> [DATASET CONTENT]
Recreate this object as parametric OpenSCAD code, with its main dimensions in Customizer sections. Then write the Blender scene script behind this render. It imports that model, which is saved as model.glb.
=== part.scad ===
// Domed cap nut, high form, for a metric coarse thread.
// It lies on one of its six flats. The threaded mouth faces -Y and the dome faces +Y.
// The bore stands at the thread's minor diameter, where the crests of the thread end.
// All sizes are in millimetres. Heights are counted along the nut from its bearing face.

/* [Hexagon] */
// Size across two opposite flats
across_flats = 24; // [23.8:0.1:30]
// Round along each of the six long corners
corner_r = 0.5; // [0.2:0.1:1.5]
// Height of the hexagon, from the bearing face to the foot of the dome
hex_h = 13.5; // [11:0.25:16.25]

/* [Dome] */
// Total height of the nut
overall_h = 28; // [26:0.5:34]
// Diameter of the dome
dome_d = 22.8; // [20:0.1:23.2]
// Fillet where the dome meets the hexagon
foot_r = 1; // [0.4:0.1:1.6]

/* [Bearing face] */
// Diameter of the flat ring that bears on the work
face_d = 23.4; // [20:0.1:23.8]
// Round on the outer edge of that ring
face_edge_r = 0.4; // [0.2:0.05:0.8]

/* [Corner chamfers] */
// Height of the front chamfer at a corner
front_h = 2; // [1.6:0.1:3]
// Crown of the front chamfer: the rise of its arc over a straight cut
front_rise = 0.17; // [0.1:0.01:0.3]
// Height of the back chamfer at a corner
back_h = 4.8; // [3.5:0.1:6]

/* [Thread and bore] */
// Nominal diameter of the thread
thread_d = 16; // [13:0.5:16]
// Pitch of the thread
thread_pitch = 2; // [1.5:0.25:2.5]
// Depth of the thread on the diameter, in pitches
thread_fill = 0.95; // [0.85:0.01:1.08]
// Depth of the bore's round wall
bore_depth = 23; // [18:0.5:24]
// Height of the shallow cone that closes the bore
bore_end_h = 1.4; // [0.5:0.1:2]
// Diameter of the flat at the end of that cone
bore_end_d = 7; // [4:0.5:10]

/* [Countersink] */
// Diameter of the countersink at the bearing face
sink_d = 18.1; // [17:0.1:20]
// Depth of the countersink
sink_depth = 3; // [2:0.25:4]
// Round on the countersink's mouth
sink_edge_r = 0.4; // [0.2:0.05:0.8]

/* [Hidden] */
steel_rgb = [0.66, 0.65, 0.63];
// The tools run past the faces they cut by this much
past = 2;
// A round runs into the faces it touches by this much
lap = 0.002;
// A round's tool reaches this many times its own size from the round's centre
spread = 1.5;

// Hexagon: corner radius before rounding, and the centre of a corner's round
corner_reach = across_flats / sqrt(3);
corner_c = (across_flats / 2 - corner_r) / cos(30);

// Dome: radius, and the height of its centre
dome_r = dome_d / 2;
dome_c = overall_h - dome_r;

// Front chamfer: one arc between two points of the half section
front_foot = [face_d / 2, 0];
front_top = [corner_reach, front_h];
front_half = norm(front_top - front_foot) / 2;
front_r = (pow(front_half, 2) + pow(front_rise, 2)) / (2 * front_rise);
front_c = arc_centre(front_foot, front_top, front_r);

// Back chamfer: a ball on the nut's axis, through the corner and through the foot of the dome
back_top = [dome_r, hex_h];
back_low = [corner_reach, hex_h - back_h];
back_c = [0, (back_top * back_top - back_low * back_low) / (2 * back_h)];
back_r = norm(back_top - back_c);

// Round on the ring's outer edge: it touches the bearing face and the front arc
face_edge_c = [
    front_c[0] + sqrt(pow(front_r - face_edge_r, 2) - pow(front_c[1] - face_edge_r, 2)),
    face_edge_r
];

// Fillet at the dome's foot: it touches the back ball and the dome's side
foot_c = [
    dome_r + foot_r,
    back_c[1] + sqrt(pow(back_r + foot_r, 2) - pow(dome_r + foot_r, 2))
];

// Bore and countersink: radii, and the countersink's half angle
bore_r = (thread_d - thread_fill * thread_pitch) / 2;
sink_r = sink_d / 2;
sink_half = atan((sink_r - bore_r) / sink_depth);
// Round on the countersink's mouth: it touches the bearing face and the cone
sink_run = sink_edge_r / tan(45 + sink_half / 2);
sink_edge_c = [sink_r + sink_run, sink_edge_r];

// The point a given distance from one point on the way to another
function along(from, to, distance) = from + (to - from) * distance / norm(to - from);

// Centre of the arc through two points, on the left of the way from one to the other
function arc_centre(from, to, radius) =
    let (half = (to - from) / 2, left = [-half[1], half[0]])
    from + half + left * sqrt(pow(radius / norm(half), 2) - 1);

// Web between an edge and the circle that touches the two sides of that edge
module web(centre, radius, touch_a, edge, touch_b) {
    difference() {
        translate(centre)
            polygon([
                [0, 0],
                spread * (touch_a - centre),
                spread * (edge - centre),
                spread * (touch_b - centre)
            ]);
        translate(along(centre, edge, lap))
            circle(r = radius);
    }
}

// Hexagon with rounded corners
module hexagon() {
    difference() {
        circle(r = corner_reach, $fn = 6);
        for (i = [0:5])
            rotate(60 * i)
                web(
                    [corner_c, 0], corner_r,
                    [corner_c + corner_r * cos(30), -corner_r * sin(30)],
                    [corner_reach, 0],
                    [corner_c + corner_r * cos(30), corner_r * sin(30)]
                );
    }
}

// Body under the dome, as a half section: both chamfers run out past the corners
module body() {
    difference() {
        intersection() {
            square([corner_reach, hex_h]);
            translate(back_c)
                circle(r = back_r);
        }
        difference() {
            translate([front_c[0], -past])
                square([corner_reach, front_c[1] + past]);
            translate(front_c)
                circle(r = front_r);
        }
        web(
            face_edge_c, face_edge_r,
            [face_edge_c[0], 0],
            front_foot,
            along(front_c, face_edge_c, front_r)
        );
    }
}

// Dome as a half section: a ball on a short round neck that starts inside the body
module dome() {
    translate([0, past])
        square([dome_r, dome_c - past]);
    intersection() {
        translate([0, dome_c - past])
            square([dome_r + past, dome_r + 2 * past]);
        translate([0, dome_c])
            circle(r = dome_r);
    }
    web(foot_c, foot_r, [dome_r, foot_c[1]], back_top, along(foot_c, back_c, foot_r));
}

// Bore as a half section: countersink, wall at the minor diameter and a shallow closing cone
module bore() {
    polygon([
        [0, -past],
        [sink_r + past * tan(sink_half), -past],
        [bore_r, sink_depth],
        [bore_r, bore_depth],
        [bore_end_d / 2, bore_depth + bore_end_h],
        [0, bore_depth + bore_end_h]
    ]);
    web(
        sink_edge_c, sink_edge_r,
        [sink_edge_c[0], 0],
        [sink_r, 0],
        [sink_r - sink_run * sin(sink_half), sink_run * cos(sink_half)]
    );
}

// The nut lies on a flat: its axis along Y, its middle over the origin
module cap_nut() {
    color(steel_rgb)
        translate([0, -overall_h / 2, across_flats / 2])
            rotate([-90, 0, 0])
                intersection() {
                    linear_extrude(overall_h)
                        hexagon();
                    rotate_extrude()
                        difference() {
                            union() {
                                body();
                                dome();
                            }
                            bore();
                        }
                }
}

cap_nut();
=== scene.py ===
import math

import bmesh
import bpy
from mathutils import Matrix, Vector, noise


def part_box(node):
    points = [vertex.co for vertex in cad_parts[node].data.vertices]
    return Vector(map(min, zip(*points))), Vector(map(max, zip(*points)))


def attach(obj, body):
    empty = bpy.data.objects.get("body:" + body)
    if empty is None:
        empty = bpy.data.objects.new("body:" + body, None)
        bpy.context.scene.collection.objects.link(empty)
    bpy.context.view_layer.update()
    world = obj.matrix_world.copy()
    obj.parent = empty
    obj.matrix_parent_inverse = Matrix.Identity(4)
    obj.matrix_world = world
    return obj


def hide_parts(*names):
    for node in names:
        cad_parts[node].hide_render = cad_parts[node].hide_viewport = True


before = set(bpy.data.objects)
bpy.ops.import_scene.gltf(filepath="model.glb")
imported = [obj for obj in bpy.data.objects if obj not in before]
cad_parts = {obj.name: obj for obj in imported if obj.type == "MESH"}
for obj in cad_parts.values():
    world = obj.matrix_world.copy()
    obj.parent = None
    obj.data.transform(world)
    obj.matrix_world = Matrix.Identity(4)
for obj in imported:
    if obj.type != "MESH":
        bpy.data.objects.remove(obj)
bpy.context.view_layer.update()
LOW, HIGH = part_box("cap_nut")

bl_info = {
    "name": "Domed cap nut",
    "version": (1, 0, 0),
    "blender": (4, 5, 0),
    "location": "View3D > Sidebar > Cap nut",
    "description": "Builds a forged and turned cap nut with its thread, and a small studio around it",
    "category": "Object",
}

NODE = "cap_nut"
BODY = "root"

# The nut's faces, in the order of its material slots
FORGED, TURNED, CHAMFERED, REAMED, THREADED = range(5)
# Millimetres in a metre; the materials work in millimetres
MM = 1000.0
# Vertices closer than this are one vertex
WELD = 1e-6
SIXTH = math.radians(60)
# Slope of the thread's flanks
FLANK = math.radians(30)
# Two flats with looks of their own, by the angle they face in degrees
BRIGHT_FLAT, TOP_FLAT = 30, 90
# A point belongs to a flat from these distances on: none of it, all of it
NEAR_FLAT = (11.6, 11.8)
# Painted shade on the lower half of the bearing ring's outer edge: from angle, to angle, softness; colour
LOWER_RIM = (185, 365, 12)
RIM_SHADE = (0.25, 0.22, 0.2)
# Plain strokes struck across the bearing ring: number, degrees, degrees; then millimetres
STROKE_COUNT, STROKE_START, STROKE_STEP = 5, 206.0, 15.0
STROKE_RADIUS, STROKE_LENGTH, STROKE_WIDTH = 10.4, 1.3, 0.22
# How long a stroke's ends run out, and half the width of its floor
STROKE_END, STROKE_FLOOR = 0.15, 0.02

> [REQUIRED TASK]
Exactly the lines from the line containing "over the origin" to the line containing "cad_parts[node].hide_render = cad_parts[node].hide_viewport", both included, are to be set down; no other line belongs in the answer.

> [SOLUTION]
// The nut lies on a flat: its axis along Y, its middle over the origin
module cap_nut() {
    color(steel_rgb)
        translate([0, -overall_h / 2, across_flats / 2])
            rotate([-90, 0, 0])
                intersection() {
                    linear_extrude(overall_h)
                        hexagon();
                    rotate_extrude()
                        difference() {
                            union() {
                                body();
                                dome();
                            }
                            bore();
                        }
                }
}

cap_nut();
=== scene.py ===
import math

import bmesh
import bpy
from mathutils import Matrix, Vector, noise


def part_box(node):
    points = [vertex.co for vertex in cad_parts[node].data.vertices]
    return Vector(map(min, zip(*points))), Vector(map(max, zip(*points)))


def attach(obj, body):
    empty = bpy.data.objects.get("body:" + body)
    if empty is None:
        empty = bpy.data.objects.new("body:" + body, None)
        bpy.context.scene.collection.objects.link(empty)
    bpy.context.view_layer.update()
    world = obj.matrix_world.copy()
    obj.parent = empty
    obj.matrix_parent_inverse = Matrix.Identity(4)
    obj.matrix_world = world
    return obj


def hide_parts(*names):
    for node in names:
        cad_parts[node].hide_render = cad_parts[node].hide_viewport = True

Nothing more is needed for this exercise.